Bank of Canada holds rates steady while signaling easing bias

Summary
-
The Bank of Canada (BoC) held its policy rate steady at 2.75% at today's announcement, an outcome that was widely expected, and the third straight meeting at which the central bank has left policy unchanged.
-
The BoC offered a range of economic scenarios. They highlighted that while some elements of U.S. trade policy have become more concrete, trade negotiations remains fluid and uncertainty remains elevated. That said, the BoC signaled an overall bias to ease monetary policy further, saying if "a weakening economy puts further downward pressure on inflation and the upward price pressures from the trade disruptions are contained, there may be a need for a reduction in the policy interest rate."
-
Given our view of slower growth and a deceleration in core inflation over time, we remain comfortable with our outlook for a further 50 bps of rate cuts.
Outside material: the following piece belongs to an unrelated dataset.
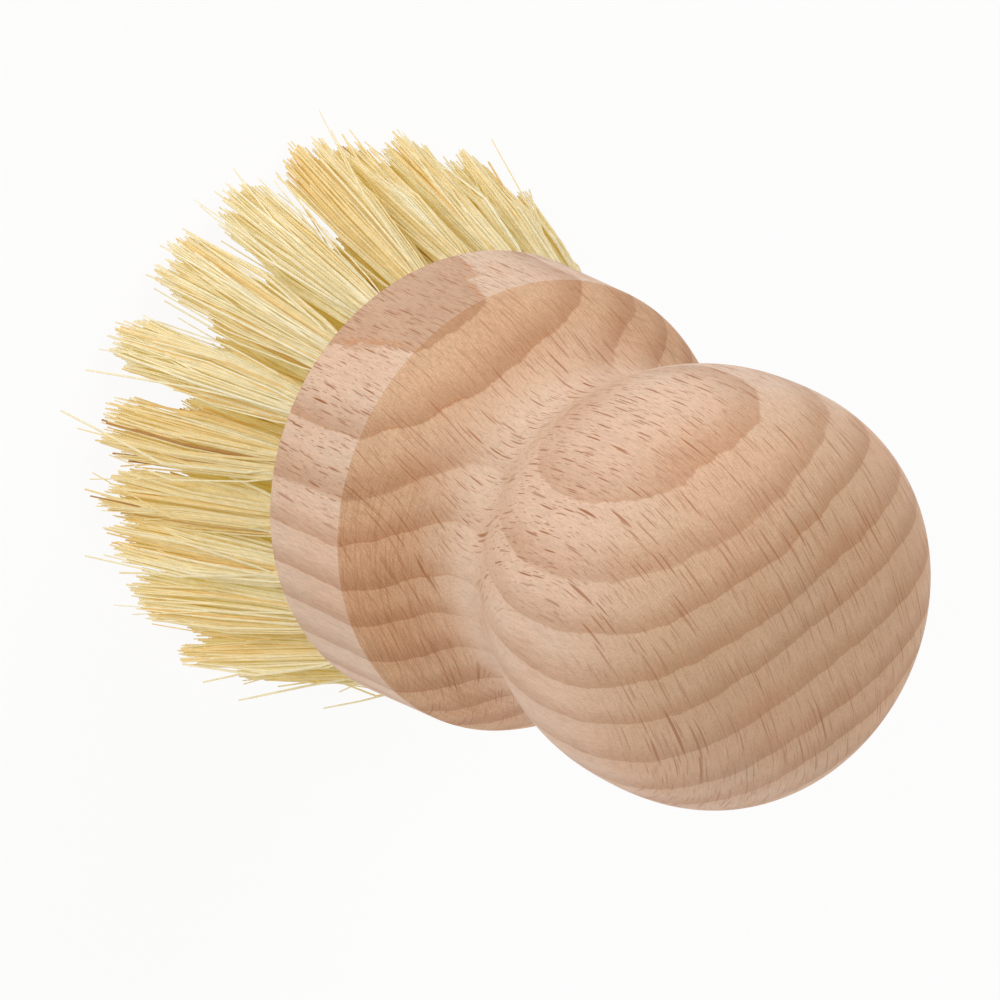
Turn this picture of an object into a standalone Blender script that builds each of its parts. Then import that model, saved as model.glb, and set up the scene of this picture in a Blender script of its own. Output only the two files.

However, given the BoC's already weak growth outlook and the likelihood that core inflation will take time to ease perceptibly, we believe those rate cuts could occur later than we previously envisaged. We now expect a 25 bps rate in October, followed by a 25 bps rate cut at the BoC's first meeting of 2026, which would bring the policy rate to a low of 2.25%.
-
We view current expectations for BoC easing through the rest of 2025 as reasonably fair, but believe market participants could be under-appreciating the potential for lower Canadian policy interest rates in early 2026.